The new contract sits alongside recent agreements for William Saliba, Gabriel Magalhaes, Ethan Nwaneri and Myles Lewis-Skelly. It signals a club attempting to lock in its core rather than constantly replace it.
Saka’s influence is backed by output. He scored 20 goals and assisted 14 in all competitions in 2023/24 as Arsenal finished two points behind Manchester City. The previous season brought 15 goals and 11 assists. This year, despite injury disruption, “he has seven goals in 27 games with Arsenal leading the way at the top of the Premier League alongside a perfect six-from-six record in the Champions League league phase.”
Across more than 250 appearances, Saka has delivered 77 goals and 78 assists, numbers that speak to reliability as much as brilliance.
From an Arsenal supporter’s perspective, this deal feels like reassurance wrapped in ambition. Saka staying until 2031 is not just about keeping a star, it is about protecting the emotional spine of the team. He represents continuity in a squad that has grown together through near misses and lessons learned.

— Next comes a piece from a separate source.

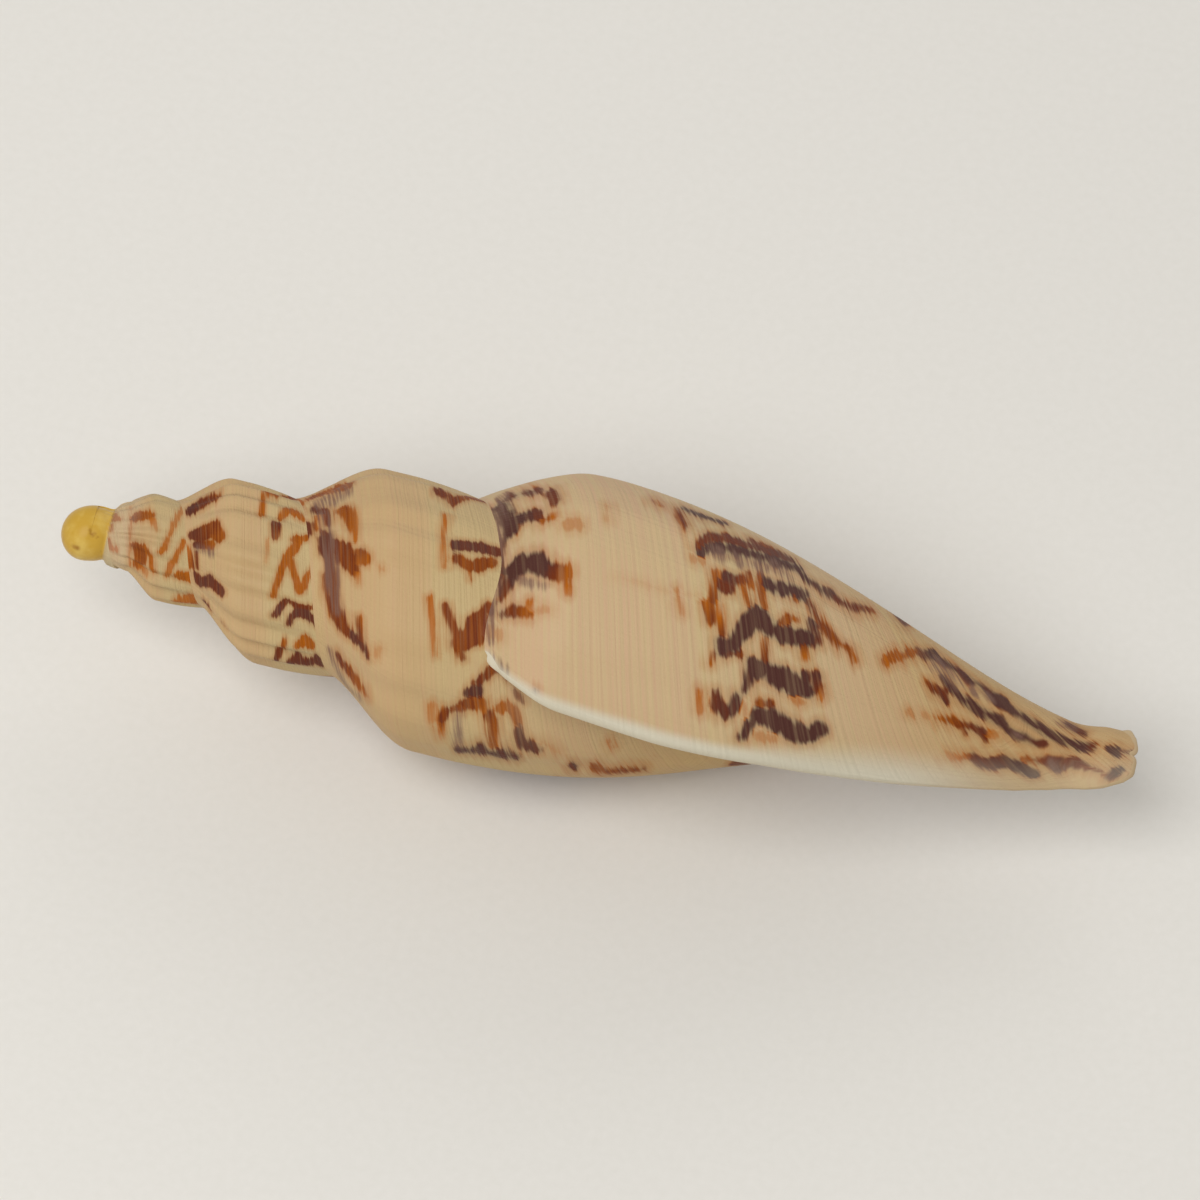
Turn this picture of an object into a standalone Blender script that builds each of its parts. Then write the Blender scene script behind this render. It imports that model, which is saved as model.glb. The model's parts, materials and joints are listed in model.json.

There is also relief. In previous eras, Arsenal fans learned to expect departures at the peak of a player’s value. This agreement pushes back against that old anxiety. Seeing Saka rewarded “at a level that recognises his standing as one of the leading players in the Premier League and Europe” feels like the club finally behaving like a destination, not a stepping stone.
Tactically, it matters too. Arteta’s system leans heavily on wide players who can create and finish. Saka’s presence allows recruitment elsewhere to be more targeted, rather than reactive.
Most of all, this deal feels earned. Through title challenges, injury setbacks and relentless expectation, Saka has remained consistent. Arsenal backing him for the long term suggests a belief that the next chapter delivers silverware, not just promise.